The Government announced Citta Property Group as the preferred company to undertake the project. Citta planned to give the area a Federation Square feel with the demolition of the State Offices at 10 Murray Street and the opening up of the Murray Street side. The plan included upgrading and maintaining the older Davey Street facing buildings, as well as building a new seven-storey building facing Salamanca Place. There were also plans for shops, cafes and an amphitheatre with a large screen for public events.

Of the three shortlisted proposals, one design would have retained and retrofitted the modernist building at 10 Murray Street, whilst the two other plans required demolition of the building.

==Controversies==
The redevelopment has been the topic of several controversies. From the announcement of the project, heritage concerns were raised by a number of groups, including the Art Deco and Modernism Society of Australia and Save 10 Murray, who wished to conserve 10 Murray St, a modernist/brutalist office building, and the art deco Government Printing Office.
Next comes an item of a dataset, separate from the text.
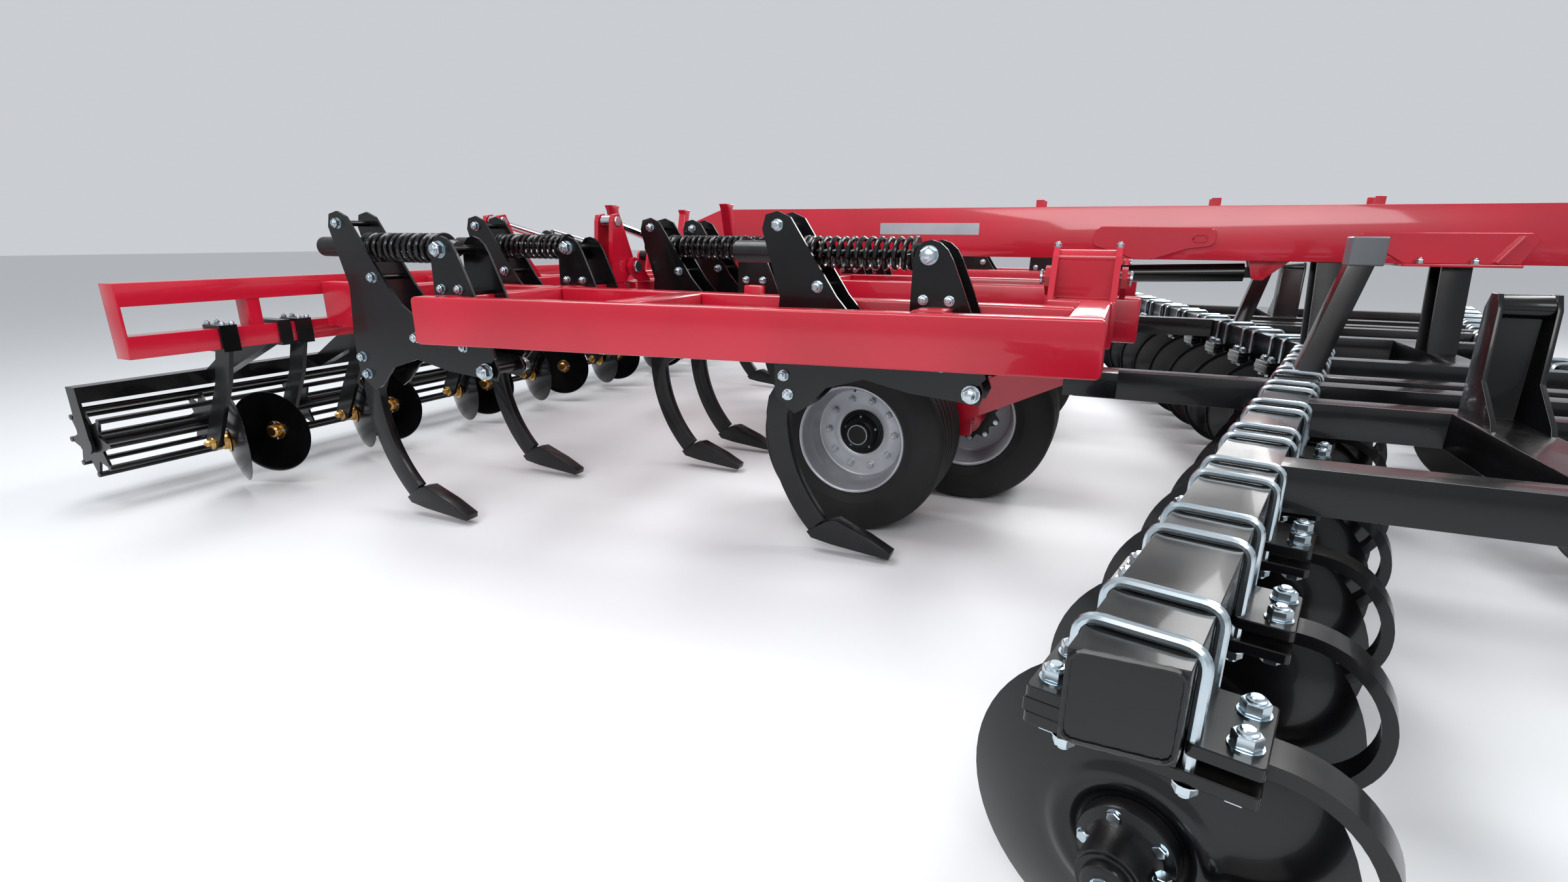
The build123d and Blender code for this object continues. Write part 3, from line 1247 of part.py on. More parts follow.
def roller_frame(y0, y1, arms):
    """Add the tube over a roller, its bearing plates and its arms to the open part."""
    half = ROLLER_TUBE_W / 2
    top, bottom = ROLLER_TUBE_Z + half, ROLLER_TUBE_Z - half
    bar(ROLLER_X - half, ROLLER_X + half, y0 - BEARING_T - RUN, y1 + BEARING_T + RUN, bottom, top)
    for y in (y0 - BEARING_T - RUN, y1 + RUN):
        with BuildSketch(Plane((0, y + BEARING_T, 0), x_dir=(1, 0, 0), z_dir=(0, -1, 0))) as bearing:
            Polygon(
                (ROLLER_X - 50.0, ROLLER_Z - 30.0),
                (ROLLER_X + 50.0, ROLLER_Z - 30.0),
                (ROLLER_X + half, bottom),
                (ROLLER_X - half, bottom),
                align=None,
            )
            with Locations((ROLLER_X, ROLLER_Z)):
                Circle(BEARING_R)
                Circle(ROLLER_SHAFT_R + SEAT, mode=Mode.SUBTRACT)
        extrude(bearing.sketch, amount=BEARING_T)
    for y in arms:
        back = BAR_X - BAR_W / 2 - SEAT
        clamp = BAR_X + BAR_W / 2 + SEAT
        z0, z1 = LOWER_BAR_TOP - BAR_W - SEAT, LOWER_BAR_TOP + SEAT
        plate_xz(
            [
                (back, z0 - 14.0),
                (back, z1 + 14.0),
                (back - 90.0, z1 + 14.0),
                (ROLLER_X + half, top),
                (ROLLER_X + half, bottom),
            ],
            y - 30.0,
            y + 30.0,
        )
        bar(back, clamp + 16.0, y - 30.0, y + 30.0, z1, z1 + 14.0)
        bar(back, clamp + 16.0, y - 30.0, y + 30.0, z0 - 14.0, z0)
        bar(clamp, clamp + 16.0, y - 30.0, y + 30.0, z0, z1)


WING_ROLLER = (1235.0, 2830.0)
CENTRE_ROLLER = (-1070.0, 1070.0)
with BuildPart() as wing_roller:
    roller(*WING_ROLLER, 4)
finish_pair(wing_roller, "wing_roller")

with BuildPart() as centre_roller:
    roller(*CENTRE_ROLLER, 5)
finish(centre_roller, "centre_roller")

with BuildPart() as wing_roller_frame:
    roller_frame(*WING_ROLLER, WING_ROLLER_ARMS)
    for unit in level_units(WING_LEVELS, True):
        add(unit)
finish_pair(wing_roller_frame, "wing_rear_arms")

with BuildPart() as centre_roller_frame:
    roller_frame(*CENTRE_ROLLER, [side * y for side in (-1, 1) for y in CENTRE_ROLLER_ARMS])
    for unit in level_units(CENTRE_LEVELS, True):
        add(unit)
        mirror(unit, about=Plane.XZ)
finish(centre_roller_frame, "centre_rear_arms")

with BuildPart() as wing_level_discs:
    for unit in level_units(WING_LEVELS, False):
        add(unit)
finish_pair(wing_level_discs, "wing_level_discs")

with BuildPart() as centre_level_discs:
    for unit in level_units(CENTRE_LEVELS, False):
        add(unit)
    mirror(about=Plane.XZ)
finish(centre_level_discs, "centre_level_discs")
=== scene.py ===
"""Looks of the folding combination cultivator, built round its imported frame.

Every length in a shape is in millimetres in the frame's own axes (X forward, Y left, Z up) and is
turned into metres when the piece is made.
"""

import json
import logging
import math
from collections.abc import Callable, Iterable, Sequence
from dataclasses import dataclass
from enum import Enum

import bmesh
import bpy
import numpy as np
from mathutils import Euler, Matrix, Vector


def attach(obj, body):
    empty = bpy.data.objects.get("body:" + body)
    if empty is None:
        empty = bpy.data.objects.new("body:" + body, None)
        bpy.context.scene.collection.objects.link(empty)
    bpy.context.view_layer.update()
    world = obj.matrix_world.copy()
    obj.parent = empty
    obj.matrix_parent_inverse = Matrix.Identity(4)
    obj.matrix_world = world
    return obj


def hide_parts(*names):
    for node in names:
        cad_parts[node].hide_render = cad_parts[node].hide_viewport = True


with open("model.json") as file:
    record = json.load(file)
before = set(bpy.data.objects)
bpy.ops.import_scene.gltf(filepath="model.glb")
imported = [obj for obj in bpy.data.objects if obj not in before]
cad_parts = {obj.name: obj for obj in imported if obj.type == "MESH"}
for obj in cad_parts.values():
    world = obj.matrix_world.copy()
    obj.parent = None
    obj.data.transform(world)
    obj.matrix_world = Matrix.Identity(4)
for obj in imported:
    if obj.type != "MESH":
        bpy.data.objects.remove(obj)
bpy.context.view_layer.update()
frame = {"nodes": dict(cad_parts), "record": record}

log = logging.getLogger("cultivator")
SCALE = 0.001
MM_IN_M = 1000.0
TURN = 2.0 * math.pi
SIDES = (("left", 1.0), ("right", -1.0))

# Stations along the machine, shared with the solids
AXLE_X = -800.0
SHORT_X, MID_X, REAR_X, LAST_X = -335.0, -1540.0, -2350.0, -3160.0
FOLD_STATIONS = (LAST_X, REAR_X)
BOX_X = 140.0

# Fold hinges: station and half the gap between the knuckle's plates, then the pin's line
KNUCKLES = ((LAST_X, 36.0), (REAR_X, 36.0), (BOX_X, 115.0))
HINGE_Y, HINGE_Z = 1150.0, 1200.0
FOLD_BASE = (250.0, 1220.0)
FOLD_LUG = (1250.0, 1440.0)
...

The Resource and Planning Tribunal ruled that construction must cease in 2010 after a heritage appeal by the group. This was reversed in December 2010, and a Supreme Court appeal was submitted In 2012, the state government attempted to pass a bill that would extraordinarily exempt the project from Tasmania's planning, heritage and appeal laws. The Planning Institute of Tasmania and Tasmanian Greens called for the bill to be immediately dismissed. Further plans to demolish the art deco former Printing Office were overturned in 2012 by the Supreme Court, leading to its integration into hotel projects.
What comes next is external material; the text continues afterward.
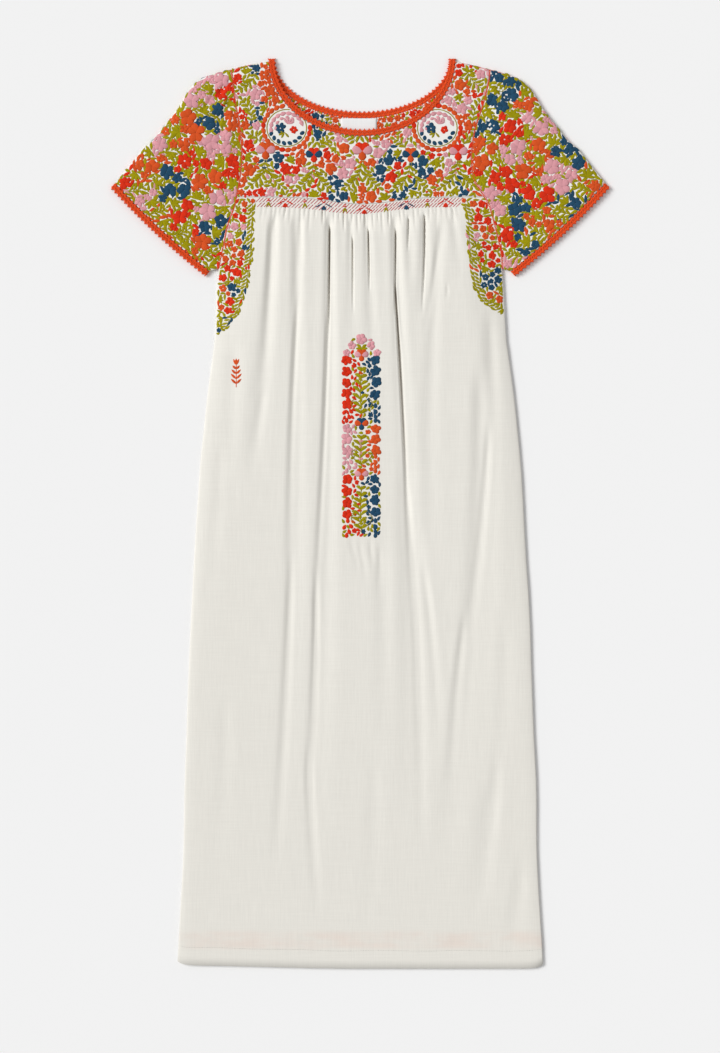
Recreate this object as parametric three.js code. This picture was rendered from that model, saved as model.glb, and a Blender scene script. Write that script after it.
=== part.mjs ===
// Embroidered midi dress with short sleeves, laid flat on its back with its front up.
// Millimetres. +X is to the right of the laid garment, +Y runs from the hem to the neck, and +Z is up.
// The origin is under the middle of the garment, at the height of the surface that it lies on.
import * as THREE from 'three';

// Cloth and seams
const CLOTH = 1.4; // wall of every panel
const SEAM = 0.3; // gap between pieces that are sewn together
const EDGING_THICK = 1.6;
const EDGING_WIDE = 8.6; // crochet edging at the neck and cuffs
const LABEL = { wide: 51, long: 25, thick: 1.0, x: -2 };

const COLOUR = { embroidery: 0xc9694a, cotton: 0xe5e3dd, crochet: 0xe2542a, label: 0xf4f4f2 };

// Neck opening: half ellipses down the middle of the crochet edging
const NECK_FOLD = { outside: 1.4, inside: 0.1 }; // how far the edging stands over the shoulder fold
const NECK = { x: 2.6, y: 648.6, halfWide: 129, frontDeep: 105, backDeep: 79.4 };

// Seam between the yoke and the gathered panels
const YOKE_SEAM = { y: 452, sag: 10, spread: 62 };
const SMOCKING = 15; // height of the worked strip, which holds the gathers flat
const UNDERARM_Y = 349.5;

// Heights of the upper layer over the surface
const FOLDED_EDGE_TOP = 3.1; // the upper layer's outside where it meets the lower one
const ROLL = 14; // the upper layer rises over this distance from a folded edge
const YOKE_TOP = 5.2;
const GATHER_LOFT = 8.0; // further rise of the gathered cloth under the yoke
const LOFT_FADES = 430; // distance over which that rise dies away
const HEM_DROP = 0.8;
const LOWEST_TOP = 3.25; // the bottom of the deepest fold, just clear of the lower layer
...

Construction began in 2013, but the site was formally transferred from the Tasmanian state government to CITTA for the price of $8.1 million in 2014. 10 Murray Street was demolished in 2018.

Fire broke out during construction in 2014. In 2016, a case was filed with Equal Opportunity Tasmania about the lack of a disability accessible lift on the north-east entrance to the site. It was dismissed on technically in 2019. From 2013 to 2016, a suit alleging that construction workers on the project had been exposed to asbestos was undergoing. Prosecution was withdrawn in 2016. The revelation that further asbestos rubble had been distributed to two schools for use in construction, led to the call for further regulation and temporary pause on construction work at Glenorchy Primary School.
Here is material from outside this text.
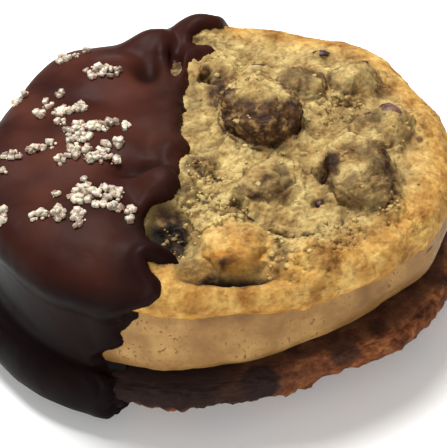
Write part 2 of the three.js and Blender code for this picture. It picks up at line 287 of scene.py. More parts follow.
def slide_over_domes(point):
    """Moves a point of the top round the dome of the tall lump that it belongs to."""
    warp = noise.noise_vector(point / 6) * 0.8 + noise.noise_vector(point / 2.6) * 0.3
    skirt = 0
    for lump in TALL_LUMPS:
        cx, cy, rx, ry, height, degrees = lump
        loose = 1 if degrees > 90 else 1.9
        share = dome_share(lump, point.x + loose * warp.x, point.y + loose * warp.y)
        foot = height * FOOT_SHARE
        if share < 1:
            full = math.radians(degrees)
            angle = share * full
            out = math.sin(angle) / max(share, 1e-6) / math.sin(full)
            rise = (height - foot) * (math.cos(angle) - math.cos(full)) / (1 - math.cos(full)) + foot
            return Vector((cx + (point.x - cx) * out, cy + (point.y - cy) * out, point.z + rise))
        skirt = max(skirt, foot * ease(SKIRT_REACH, 1, share))
    return point + Vector((0, 0, skirt))


tallest = slide_over_domes(Vector((*TALL_LUMPS[0][:2], TOP_PLANE)))
print("the tallest lump's top is", round(tallest.z, 1), "mm up")


# %% [markdown]
# The dip line is a curve on the top, seen from above, with the fingers and the bay of bare dough that show.
# Down the side it drifts towards -X, away from the middle, because the chocolate drained while it set. The drift
# is a list of heights with the shift along X at each. The distance of each point from this line says how thick
# the chocolate is there.

# %% The dip line
DIP_LINE = [(6, 56), (5, 44), (4.6, 37), (1.6, 34), (-2.6, 32.2), (-2.6, 30.6), (0.4, 30), (1.2, 28.6),
            (-2, 27), (-4, 24.4), (-4.6, 19), (-5.5, 13),
            (-5.8, 5), (-6, 0.5), (-4.8, -3.4), (-7, -8), (-7.2, -12.5), (-6.3, -16.4), (-8.4, -20),
            (-12, -21.4), (-12.8, -26), (-11.8, -30.6), (-8.4, -33.4), (-12.2, -36), (-12.6, -37.2),
            (-10.8, -39.8), (-11.8, -41.8), (-13.6, -44), (-14, -56)]
DIP_DRIFT = [(-10, -11), (8, -11), (14, -10.8), (18, -7.8), (24.5, -8), (31, 0), (60, 0)]
DIP_PIECES = 150
FAR_ALONG = 14
dip_points = curve_through(DIP_LINE, DIP_PIECES)


def drift_at(z):
    for (low_z, low), (high_z, high) in zip(DIP_DRIFT, DIP_DRIFT[1:]):
        if z < high_z:
            return mix(low, high, ease(low_z, high_z, z))
    return 0


def into_dip(x, y, z):
    """Distance from the dip line in mm: above 0 on the chocolate side."""
    x -= drift_at(z)
    best, side = 1e9, 1
    for (ax, ay), (bx, by) in zip(dip_points, dip_points[1:]):
        if abs(ay - y) > FAR_ALONG and abs(by - y) > FAR_ALONG:
            continue
        ux, uy, px, py = bx - ax, by - ay, x - ax, y - ay
        t = min(max((px * ux + py * uy) / (ux * ux + uy * uy), 0), 1)
        gap = math.hypot(px - t * ux, py - t * uy)
        if gap < best:
            best, side = gap, ux * py - uy * px
    return -best if side > 0 else best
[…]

Planning officers raised concerns about the addition of another story to government office buildings, but the changes were approved by Alderman in 2015. At the time, the hotel was expected to be complete in 2018. Last minute alterations to add an additional floor to the Marriot hotel were approved by Hobart City Council against the advice of planning officers in 2019. In 2019, parts fell from a crane during construction and narrowly missed a construction worker.